The figure above shows the structure of the Tensor Block chain array.
The sparse matrix A is stored in colbuffer and loaded using the cascade loading chain of the Tensor Blocks;
The dense matrix V is stored in rowMem and sent parallelly into all the Tensor Blocks of each chain.
All the outputs of each column of the Tensor Block chain array are concatenated and converted from FP32 to BFP12 to save output bandwidth, and are cached in the outBuffer before being written to the HBM.
The matrix V is buffered in the rowMem in row-major order.
The data layout is shown as below:
Each rowMem has multiple banks, with each bank storing one column of the matrix V blocks.
A rowMem has NUM_MATB_VEC_PER_ROW banks.
For each cycle, NUM_MATB_VEC_PER_ROW blocks of V will be fetched in parallel, but sent to the Tensor Block chain array sequentially (first the block from bank 0, then the block from bank 1, etc.).
This is because for each cycle, a Tensor Block chain requires parallel blocks of a column of V rather than a row of V.
Thus a transposition is required (details in next section).
The matrix V columns are interleaved across multiple rows. Thus on different rows, a row block of result matrix with consecutive elements will be output at the same cycle, making the BFP conversion easier, and letting the subsequent matrix multiplication start as early as possible.
Each row of matrix A needs to be dot-producted with all the columns of the V matrix.
Thus, one column index of matrix A can be used to fetch an entire row of V to improve the bandwidth of the rowMem.
However, each Tensor Block chain requires a small block of column vector of V, which is orthogonal to the parallelly fetched V rows.
This requires a transposition of the matrix V after it is fetched from rowMem.
The module transposeBuffer, which utilizes multiple asymetrical FIFOs, is responsible for this operation.
Each bank of the rowMem stores a column vector of V.
A rowMem contains NUM_MATB_VEC_PER_ROW banks.
At each cycle, NUM_MATB_VEC_PER_ROW blocks of V will be fetched in parallel.
These blocks are loaded into one asymetrical FIFO in the transposeBuffer.
Next cycle, the new group of V blocks are loaded into the next asymetrical FIFO.
Eventually the asymetrical FIFOs are all loaded with V blocks in round-robin manner, and an entire column block of V can be read out from all the asymetrical FIFOs in parallel.
The transposeBuffer has CHAIN_LEN asymetrical FIFOs, so it provides CHAIN_LEN blocks of V to the Tensor Block chain at each cycle.
Such a transpose buffer design generates a latency of the matrix V fetching:
the transposeBuffer needs NUM_MATB_VEC_PER_ROW cycles to gather enough V blocks to produce the first CHAIN_LEN output blocks.
To hide this latency, the transposeBuffer is designed to double buffer the V blocks, so when the first half of the asymetrical FIFOs is outputting, the second half is being loaded without stalling.

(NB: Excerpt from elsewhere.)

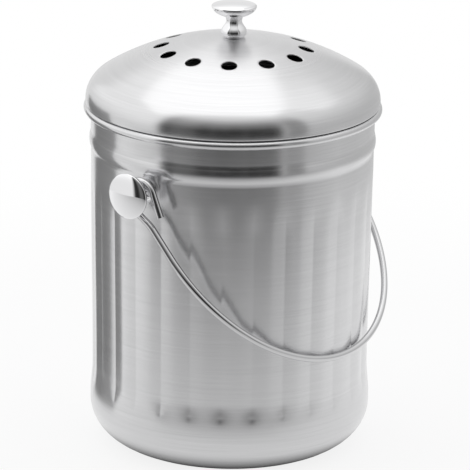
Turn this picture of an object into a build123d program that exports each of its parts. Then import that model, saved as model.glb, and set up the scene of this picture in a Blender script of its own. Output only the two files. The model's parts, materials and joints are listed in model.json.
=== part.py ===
"""Stainless compost caddy: fluted bucket, lift-off domed lid with filter, wire bail on two knobs.

Millimetres. +Z is up, the origin is at the middle of the base, the bail turns about X and hangs
towards -Y.
"""

from build123d import *
import math
import os

# ---- bucket: drawn sheet -------------------------------------------------------------------
SHEET = 0.6                  # bucket and dome sheet thickness
BAND_R = 86.9                # outside radius of the plain band under the rim
PIVOT_BAND_R = 86.65         # outside radius of the plain band round the pivots
WAIST_R = 85.5               # outside radius of the panels at the foot of the flutes
FOOT_BAND_R = 86.8           # outside radius of the plain band above the bottom corner
RIM_TOP_Z = 215.6            # top of the rolled rim
CURL_R = 2.5                 # outside radius of the rolled rim
CURL_TURN = 290              # degrees that the rim is rolled
BEAD_Z = 193.2               # middle of the swaged bead
BEAD_HALF = 4.8              # half of the bead's height
BEAD_OUT = 1.0               # how far the bead stands out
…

To prevent from implementing a too big transposeBuffer with too wide input port, it is designed to be reusable.
Parameter TRANSRAM_FOLDING_FACTOR is introduced to control how many times an asymetrical FIFO is reused.
For example, if TRANSRAM_FOLDING_FACTOR is 2, it means each asymetrical FIFO is reused twice, effectively it is used as two FIFOs logically.
Thus the total number of physical asymetrical FIFOs is halved, and each FIFO's depth is doubled.
A larger TRANSRAM_FOLDING_FACTOR means fewer physical FIFOs, but larger pop-out latency.
The TRANSRAM_FOLDING_FACTOR needs to be decided considering the matrix V fetching latency and the routing complexity.
Each Tensor Block chain generates 3 FP32 (truncated to 24-bit words) results per cycle.
This creates enormous output bandwidth across the entire core.
To reduce the output bandwidth demand, the outputs are grouped and converted to BFP12 format before writing to the HBM.
This is done by the outBfpConv and buffered in outBuffer.
All the outputs of each column of the Tensor Block chain array are concatenated to be converted to multiple blocks of BFP12 data.
Since each Tensor Block (TB) chain in a column of the array produces one output of the same row of result matrix outConvedDat which converts the output stream from array_row-word width to 18-word width, and each group of 18 words will be converted to a BFP12 block.
(18 words because it is the max multiple of array_row=6 within 20, and 20 is the default group size of BFP12. Keeping the word width to be the multiple of array_row reduces the complexity of the outConvedDat module.)
After word-width conversion, each group of 18 words will be sent to outBfpConv to be converted to BFP12 blocks.
The output of the outBfpConv is then buffered in outBuffer before being written to the HBM.
Note: the current implementation does not support any back pressure from the HBM writing logic. If the output is too fast and the HBM cannot keep up, the data will simply be lost.